You can see that PyTorch fine-tuning result is still not so good as Torch. Fine-tuning ResNet 18 has similar results.

Any suggestion or guidance?

PyTorch code used for fine-tuning:

class FineTuneModel(nn.Module):
    def __init__(self, original_model, arch, num_classes):
        super(FineTuneModel, self).__init__()
            # Everything except the last linear layer
            self.features = nn.Sequential(*list(original_model.children())[:-1])
            self.classifier = nn.Sequential(
                nn.Linear(512, num_classes)
            )

        # Freeze those weights
        for p in self.features.parameters():
            p.requires_grad = False


    def forward(self, x):
        f = self.features(x)
        f = f.view(f.size(0), -1)
        y = self.classifier(f)
        return y

colesbury · March 2, 2017, 8:23pm

Your fine tune model looks OK to me. I don’t have enough context to see what could be different. Can you post your fine-tuning code?

panovr · March 2, 2017, 11:06pm

@colesbury I use this code for fine-tuning.

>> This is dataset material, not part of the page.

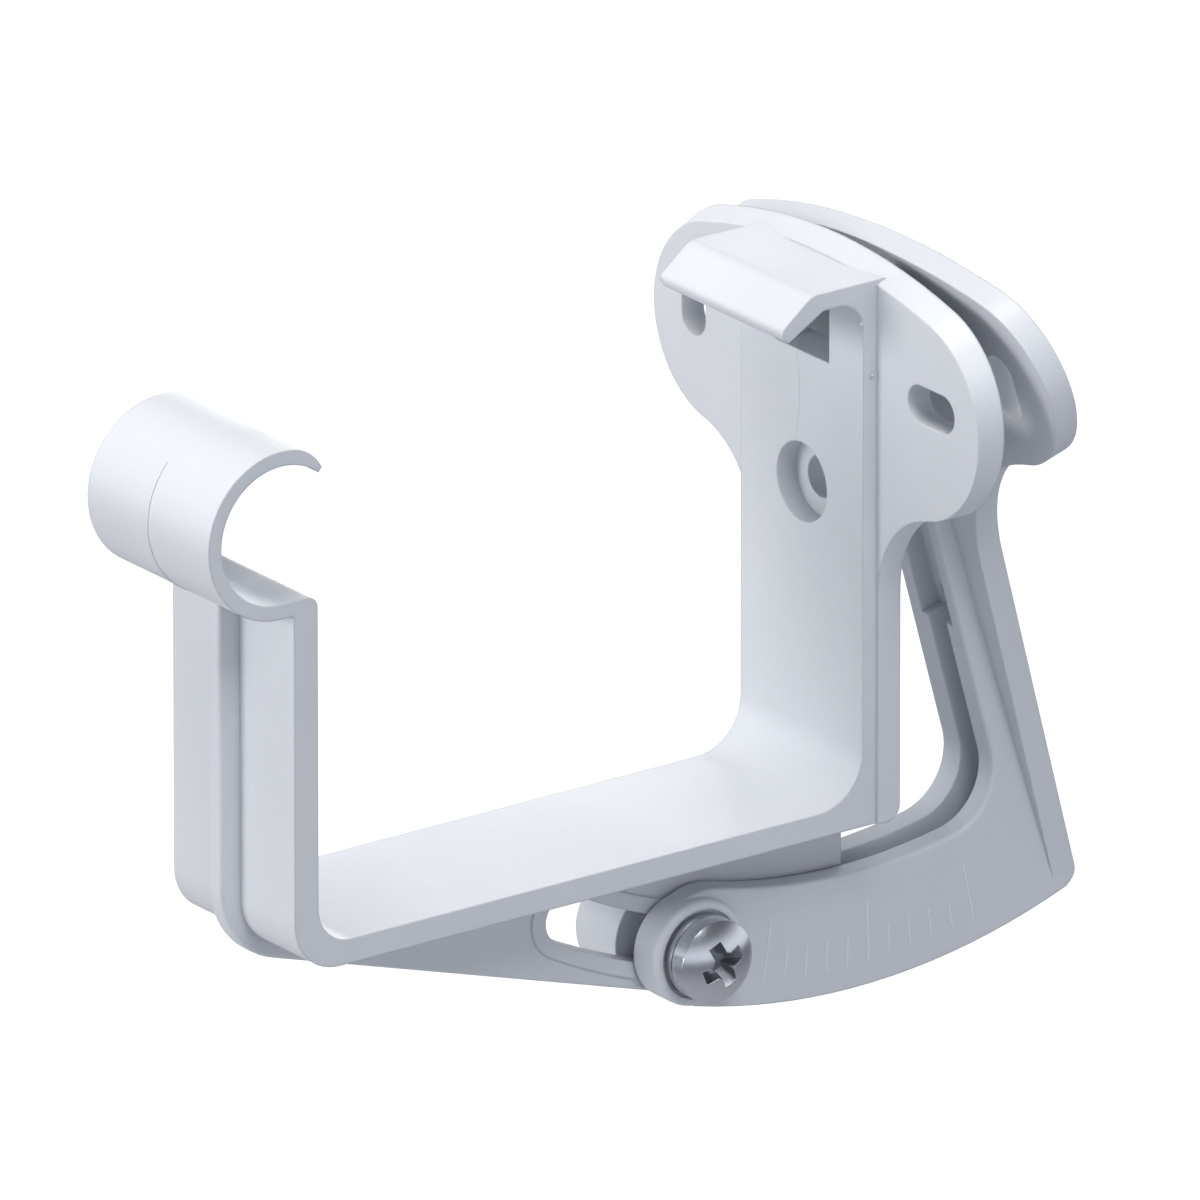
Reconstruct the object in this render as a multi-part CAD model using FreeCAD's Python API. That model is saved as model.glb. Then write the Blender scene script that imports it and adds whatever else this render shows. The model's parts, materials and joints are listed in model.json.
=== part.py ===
import FreeCAD, Part
import os
from math import acos, asin, atan2, cos, degrees, radians, sin, sqrt, tan

# Adjustable gutter bracket, in millimetres.
# X runs along the gutter, -Y is the front with the bead scroll, +Y is the fascia, +Z is up.
# The hook hangs upright. The rear plate, which is screwed to a sloping fascia, leans back from it.

# Strap of the gutter hook
strap_width = 28.0
floor_thickness = 3.55
front_wall = 4.0
strap_proud = 2.3
channel_width = 92.45
front_wall_height = 54.7
inner_bend_back = 7.5
inner_bend_front = 5.6
outer_bend = 7.5
heel_round = 2.2
wall_top_round = 1.7

# Scroll that the gutter's front bead snaps into
scroll_inner_radius = 10.0
scroll_wall = 2.15
scroll_reach = 6.1
scroll_tip_angle = 51.0
scroll_taper_angle = 26.0
scroll_tip_wall = 0.9

# Head of the hook's back plate
plate_thickness = 3.8
plate_step = 0.5
head_half_width = 38.0
head_top = 81.5
head_top_radius = 100.0
crown_fall = 1.6
rim_taper = 0.8
lobe_radius = 15.5
stem_fillet = 14.0

# Lip over the gutter's back edge
lip_drop = 1.9
lip_run = 14.9
lip_tip_reach = 20.4
lip_tip_drop = 4.4
lip_wall = 2.2
lip_roof_drop = 2.5
lip_roof_run = 12.9
lip_inner_round = 4.2
lip_crest_round = 3.0
lip_tip_round = 1.2

# Holes of the two head plates
near_slot_side = 26.4
far_slot_side = 28.0
rear_near_slot_side = 29.5
slot_length = 10.6
slot_width = 5.5
slot_drop = 13.6
screw_hole_drop = 31.5
screw_hole_radius = 3.0
counterbore_radius = 5.75
counterbore_depth = 3.3
window_half_width = 6.2
window_bottom_drop = 12.4
window_height = 7.9

# Hinge at the top: a bead on the rear plate turns in a groove in the hook's back
pivot_inset = 1.2
pivot_drop = 3.5
bead_radius = 1.6
bead_length = 21.0
bead_fit = 0.10
bead_end_gap = 0.3
neck_thickness = 1.5

# Web and front rib of the hook
web_thickness = 2.8
web_slope = 17.0
web_depth = 26.9
web_bend = 13.0
rib_depth = 3.5
rib_round = 0.6
slot_pad_width = 2.3
slot_pad_proud = 0.3
web_back_inset = 0.3
web_slot_width = 7.0

# Tilt of the rear plate and how far it can be set either way
rest_tilt = 17.5
tilt_closing = 11.0
tilt_opening = 9.0
slot_spare_angle = 1.0

# Rear plate
rear_thickness = 3.9
rear_stand_off = 3.7
rear_near_half_width = 40.3
rear_far_half_width = 37.3
rear_top_rise = 2.2
rear_top_radius = 112.0
rear_crown_shift = 8.0
rear_near_lobe_radius = 13.4
rear_far_lobe_radius = 11.3
tail_fillet = 26.0
tail_half_width = 9.6
tail_taper = 0.085
tail_taper_start = 55.0
tail_corner_round = 2.4

# Fork on the rear plate: two cheeks that guide the web and carry the clamp screw
cheek_thickness = 3.4
far_cheek_thickness = 4.3
cheek_gap = 0.4
cheek_top_drop = 38.0
cheek_lead = 4.0
cheek_slope = 2.0
cheek_height = 3.7
cheek_height_drop = 75.0
cheek_round = 0.6
arm_cover = 0.6
arm_depth = 17.0
arm_corner_radius = 8.5
arm_end_lag = 1.3
arm_end_inset = 0.05
recess_half_width = 3.5
recess_bottom_drop = 59.8
recess_height = 26.0
flange_window_height = 3.2

# Clamp screw, washer and nut
screw_angle = 33.85
screw_inset = 7.9
barrel_radius = 7.7
barrel_round = 1.0
near_boss_reach = 7.2
far_boss_reach = 11.3
screw_radius = 3.0
screw_clearance = 0.3
screw_length = 20.0
screw_head_radius = 6.0
screw_head_side = 2.7
screw_head_dome = 1.9
screw_point = 0.5
head_recess_radius = 6.4
head_recess_depth = 0.5
washer_thickness = 1.6
washer_bore_gap = 0.2
head_seat_gap = 0.05
nut_flats = 10.0
nut_height = 5.0
nut_bore_gap = 0.05
nut_pocket_gap = 0.1

# Places worked out from the sizes above
half_strap = strap_width / 2
stem_half_width = half_strap + plate_step
channel_back = -(plate_thickness + strap_proud)
channel_front = channel_back - channel_width
hook_front = channel_front - front_wall
pivot_height = head_top - pivot_drop
groove_half = web_thickness / 2 + slot_pad_proud + cheek_gap
screw_rest_angle = screw_angle - rest_tilt
web_edge_radius = pivot_height + web_depth
arm_outer_radius = web_edge_radius + arm_cover
arm_inner_radius = arm_outer_radius - arm_depth
screw_circle_radius = arm_outer_radius - screw_inset
pivot = FreeCAD.Vector(0, -pivot_inset, pivot_height)
X_AXIS = FreeCAD.Vector(1, 0, 0)


def in_yz(y, z, x=0.0):
    return FreeCAD.Vector(x, y, z)


def in_xz(x, z, y=0.0):
    return FreeCAD.Vector(x, y, z)


def around(centre, radius, angle):
    """Point on a circle in a plane, its angle counted in degrees from the first axis."""
    a = radians(angle)
    return (centre[0] + radius * cos(a), centre[1] + radius * sin(a))


def below_pivot(radius, angle):
    """Y and Z of a point under the pivot, with its angle counted towards the front."""
    a = radians(angle)
    return (pivot.y - radius * sin(a), pivot.z - radius * cos(a))


def arc_edge(place, start, middle, end):
    return Part.Arc(place(*start), place(*middle), place(*end)).toShape()


def line_edge(place, start, end):
    return Part.LineSegment(place(*start), place(*end)).toShape()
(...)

shicai · March 3, 2017, 8:41am

one possible reason is that, torch adopts more image transforms for data augmentation than pytorch.

fmassa · March 3, 2017, 11:48am

I think that the difference comes from the fact that you fix all the weights in the pytorch model (except from the last classifier), while in lua torch you are fine-tuning the whole network.

apaszke · March 3, 2017, 12:33pm

@shicai as far as I remember some of the transforms were not ported, because they didn’t have a noticeable effect on the accuracy

panovr · March 3, 2017, 12:47pm

@shicai @fmassa thanks for the suggestions!
I think it makes sense that the two reasons make the difference:

different data augmentations or image transforms
“hard” fine-tuning and “soft” fine-tuning

From my dataset experiment result, I think maybe “soft” fine-tuning is better than “hard” fine-tuning.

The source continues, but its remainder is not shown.